個に応じた食形態 国立養護学校の給食レポート



 重度・重複障害児の教育を行うとともに、独立行政法人国立特殊教育総合研究所との相互協力のもと、特殊教育に関する実際的研究に協力する目的をもって設置された国立久里浜養護学校。今年で設立29年目を迎えるわが国唯一の国立養護学校。
 県立の養護学校とは異なり、幼稚部、小学部あわせて27名の幼児・児童が在籍。29名の教諭により、ほぼマンツーマンに近い状態で徹底した個別指導が図られており、また研究員が直接子どもの教育にも関わる場合もある。
 徹底した個別指導は学校給食においても同様であり、少人数校ならではの、きめ細かい対応がとられている。食事形態や使用する食器、給食時間も一人ひとり子どもによって異なる。
 11時45分。玄関口の大きなカラクリ時計から音楽が流れ出すと、その音楽に合わせて比較的障害の軽いクラスの子どもたちは教室から顔を出し、給食を運ぶため配膳室に集まってくる。
 給食は各クラス単位で行われ、ほとんどのクラスでは教師が隣に座って声をかけながらマンツーマンで食事が行われる。特に重度の肢体不自由児に対しては、声をかけながら、食材に触れさせながら、舌の上において味覚を味わいながら一口ずつ食べ物を口へ運ぶ。食事時間は20分で終わる子もいれば1時間半かかる子もいるので、給食開始時間、終了時間はクラスごとまちまちだ。
012個に応じた食事形態
 個人食形態一覧表には、それぞれの子どもたちの調理形態について記されており、必ずしも1種類の形態ではなく、ミジン食2分の1、常食2分の1といったようにその子の成長過程に合わせ、少し噛む力がでてきたら常食の割合を増やしたり、ごはんの量を増やしてみたりといった対応がとられている。
 主食はごはん、パン、麺の3種類だが、ごはんでも常飯、軟飯、ミキサーA(粥の上澄み状)、B(マヨネーズ状のとろみ)と4種類に分けられている。
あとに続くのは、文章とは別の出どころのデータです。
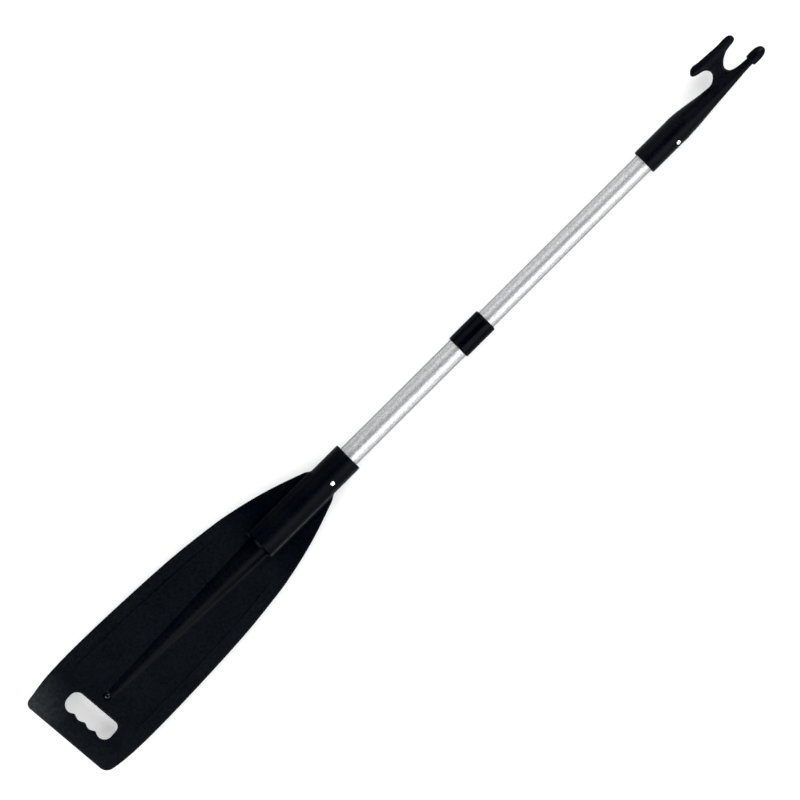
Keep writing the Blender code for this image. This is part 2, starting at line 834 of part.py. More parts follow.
def main():
    clear_scene()
    black = make_material("black_plastic", (0.008, 0.009, 0.011), 0.5)
    grey_plastic = make_material("grey_plastic", (0.12, 0.12, 0.12), 0.5)
    white_plastic = make_material("white_plastic", (0.75, 0.74, 0.7), 0.45)
    aluminium = make_material("anodised_aluminium", (0.62, 0.62, 0.62), 0.42, 1.0)
    rivet_metal = make_material("rivet_aluminium", (0.8, 0.8, 0.8), 0.3, 1.0)
    steel = make_material("steel", (0.45, 0.45, 0.46), 0.35, 1.0)
    rubber = make_material("rubber", (0.02, 0.02, 0.02), 0.7)

    blade_side = make_group("blade_side")
    make_blade(black, blade_side)
    make_outer_tube(aluminium, grey_plastic, blade_side)
    make_collar(black, blade_side)

    hook_side = make_group("hook_side")
    make_inner_tube(aluminium, grey_plastic, hook_side)
    make_hook(black, hook_side)
    make_lock_plug(white_plastic, steel, hook_side)
    make_stop_nut(steel, hook_side)

    metals = (rivet_metal, steel)
    blade_seat = (BLADE_RIVET_X, BLADE_RIVET_TURN, SOCKET_R, OUTER_BORE_R, blade_side)
    hook_seat = (HOOK_RIVET_X, HOOK_RIVET_TURN, HOOK_SOCKET_R, INNER_BORE_R, hook_side)
    for name, (x, turn, surface_r, bore_r, parent) in (
        ("blade_rivet", blade_seat),
        ("hook_rivet", hook_seat),
    ):
        for place, extra in (("front", 0.0), ("back", math.pi)):
            make_rivet(f"{name}_{place}", x, turn + extra, surface_r, bore_r, metals, parent)

    make_sleeve(white_plastic, rubber, make_group("lock_expander"))
    make_cone_nut(grey_plastic, make_group("lock_cone"))


main()
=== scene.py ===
"""The finished look of the telescopic paddle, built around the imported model.

Shapes are worked out in millimetres from the shaft's axis: x along the shaft, y across the blade, z up.
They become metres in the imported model's own frame when a mesh is made.
"""

import json
import math

import bpy
import numpy as np
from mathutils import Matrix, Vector


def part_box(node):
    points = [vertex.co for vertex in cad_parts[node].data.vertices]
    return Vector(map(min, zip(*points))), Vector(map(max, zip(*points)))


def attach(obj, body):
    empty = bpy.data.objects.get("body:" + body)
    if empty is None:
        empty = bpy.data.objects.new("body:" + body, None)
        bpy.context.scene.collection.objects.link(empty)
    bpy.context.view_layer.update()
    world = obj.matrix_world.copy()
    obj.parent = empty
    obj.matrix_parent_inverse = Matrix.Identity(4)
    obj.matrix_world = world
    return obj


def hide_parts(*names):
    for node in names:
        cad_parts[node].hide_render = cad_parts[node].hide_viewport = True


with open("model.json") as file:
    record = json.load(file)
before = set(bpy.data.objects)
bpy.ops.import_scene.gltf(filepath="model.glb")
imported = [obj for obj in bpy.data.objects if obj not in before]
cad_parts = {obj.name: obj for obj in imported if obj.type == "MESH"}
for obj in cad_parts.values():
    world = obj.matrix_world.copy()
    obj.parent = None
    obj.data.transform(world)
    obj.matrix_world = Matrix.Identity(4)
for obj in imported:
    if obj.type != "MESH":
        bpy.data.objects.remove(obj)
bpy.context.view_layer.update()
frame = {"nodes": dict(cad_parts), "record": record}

MM = 0.001


def node_corners(node):
    """A CAD node's lowest and highest corners in millimetres."""
    return [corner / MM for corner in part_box(node)]


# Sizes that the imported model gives
blade_low, blade_high = node_corners("blade")
hook_low, hook_high = node_corners("boat_hook")
collar_low, collar_high = node_corners("lock_collar")
outer_low, outer_high = node_corners("outer_tube")
inner_low, inner_high = node_corners("inner_tube")
AXIS_Z = (blade_low.z + blade_high.z) / 2
SOCKET_R = (blade_high.z - blade_low.z) / 2
SOCKET_MOUTH_X = blade_high.x
HOOK_X = hook_low.x
COLLAR_R = (collar_high.z - collar_low.z) / 2
OUTER_R = (outer_high.z - outer_low.z) / 2
INNER_R = (inner_high.z - inner_low.z) / 2
TUBE_WALL = 0.9
BORE_CLEARANCE = 0.25

# Blade, as in the CAD model
SOCKET_STEP_X = -289.0
BORE_PAST_TUBE = 2.6
RIB_ROOT_R = 15.2
RIB_TIP_R = 4.4
RIB_FLATNESS = 0.8
RIB_TIP_X = -572.0
NUB_X = -577.5
NUB_R = 5.2
PLATE_HALF = 2.5
TIP_X = -657.9
TIP_SLANT = math.radians(5.0)
TIP_CORNER_R = (9.0, 14.0)
BLADE_STATIONS = (
    (-171.0, 20.0),
    (-173.6, 23.4),
    (-178.0, 26.4),
    (-183.5, 28.5),
    (-208.5, 37.4),
    (-235.0, 45.9),
    (-262.0, 53.0),
    (-289.0, 59.0),
    (-316.0, 63.6),
    (-370.0, 69.9),
    (-410.0, 72.9),
    (-450.0, 75.0),
    (-500.0, 77.0),
    (-550.0, 78.2),
    (-590.0, 78.1),
    (-620.0, 76.6),
    (-645.0, 73.0),
    (-670.0, 67.5),
)
HOLE_CENTRE = (-612.0, -2.5)
HOLE_HALF_LENGTH = 38.8
HOLE_HALF_WIDTH = 15.0
FINGER_PITCH = 18.0
FINGER_DEPTH = 3.8
FINGERS = 4
HOLE_CORNER_R = (12.0, 8.0)

# Boat hook, as in the CAD model: along the shaft from the socket's mouth
HOOK_SOCKET_R = 18.25
HOOK_SOCKET_END = 68.0
HOOK_BORE_DEPTH = 69.0
BALL_CENTRE = (206.0, -3.8)
BALL_HALF_SIZE = (17.5, 8.4, 8.4)
BALL_BASE_X = 197.4
BALL_BLUNTNESS = 2.4
HOOK_SPINE = (
    (60.0, 18.25, -18.25, 18.25),
    (68.0, 18.2, -18.25, 18.2),
    (76.0, 17.7, -17.9, 17.8),
    (92.0, 15.5, -16.9, 15.4),
    (119.0, 11.3, -14.4, 11.4),
    (135.0, 8.9, -13.2, 9.4),
    (165.0, 4.7, -10.8, 7.2),
    (181.0, 2.2, -9.3, 6.2),
    (199.0, 0.8, -8.4, 5.4),
)
HOOK_OUTLINE = (
    (84.0, 8.0),
    (110.0, 10.0),
    (127.0, 9.6),
    (134.5, 9.7),
    (140.5, 11.6),
    (145.5, 15.0),
    (148.8, 19.3),
    (149.3, 23.8),
    (147.0, 28.0),
    (142.0, 30.9),
    (134.5, 32.5),
    (129.2, 34.5),
    (126.6, 38.0),
    (129.0, 42.0),
    (133.5, 44.9),
    (139.0, 45.3),
    (147.0, 44.0),
    (163.0, 43.0),
    (180.0, 42.0),
    (191.0, 42.5),
    (199.0, 41.8),
    (203.3, 39.2),
    (204.4, 35.5),
    (202.8, 31.6),
    (197.0, 29.7),
    (190.0, 29.0),
    (183.0, 27.6),
    (175.5, 23.9),
    (170.0, 19.5),
    (167.0, 15.0),
    (166.9, 11.2),
    (169.0, 7.2),
    (173.6, 4.2),
    (181.0, 2.0),
    (192.0, 0.9),
    (200.0, 0.2),
    (202.5, -3.6),
    (200.0, -7.6),
    (185.0, -8.2),
    (135.0, -10.5),
    (90.0, -9.0),
)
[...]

副食は常食、荒ミジン、ミジン、ミキサーA、Bと5種類の形態。

献立の配慮

 同校では学校栄養士が献立をたてるが、調理は隣接の調理場に委託している。校内にある配膳室で、学校栄養職員と調理補助員によって、2次調理が行われ、27人分それぞれに応じた食形態に盛り付けられ、一人分ずつトレイに乗せて運ばれる。
 献立作成の際、舌で押しつぶせる食材を必ず1品入れる、咀嚼力を高めるために野菜を入れる、レンコン、ゴボウ、筍などの硬い食材はおろすか、できるだけ小さい形にして使う、味覚学習のために甘味、酸味、辛い等の組み合わせを考えるなどの配慮が図られている。また季節のものを取り入れたり、できるだけ多くの食材を取り入れるようにしていると学校栄養士の高橋陽子先生。
 さらに家庭でも再調理が可能なように献立を工夫し調理方法を給食だよりに掲載したり、試食会をしたりと家庭への情報発信も積極的に行っている。「障害児は食へのこだわりが強いため、食べさせることが一番の苦労と言う親がほとんどです」(高橋先生)。
 給食時間中、すべての教室を見て回る高橋先生だが、子ども全員の状態を把握することは難しい。そこで一人ひとりの子どもの食事の様子は、担任教師によって毎日記録・報告される。食事残量もすべて記録。また味付けや調理方法について子どもたちの意見や担任教師が気付いた点も随時報告され、それをもとに更なる改善が図られている。

大切な教育の場

 「養護学校ではトイレ指導や着替え等、日常の指導と同じく、食事そのものが生きていくことにつながる大切な教育の場となります」と兵馬孝周教頭は話す。
 障害児教育の場合、著しい成長というのは短い期間ではなかなか顕著には表れないことが多い。しかし子どもは確実に成長している。食の場合も、はじめはうまく咀嚼できなかった子が1年間あるいはそれ以上の期間を通じてミキサー食からミジン食を食べられるようになったり、自分でスプーンを持つ事が難しかった子が一口だけでも自分の力でスプーンをもって口に運ぶことができ、自分で食事をすることの楽しさを覚える。ゆっくりではあるが確実に成長を遂げる姿が見られる大切な教育の場となっているとのこと。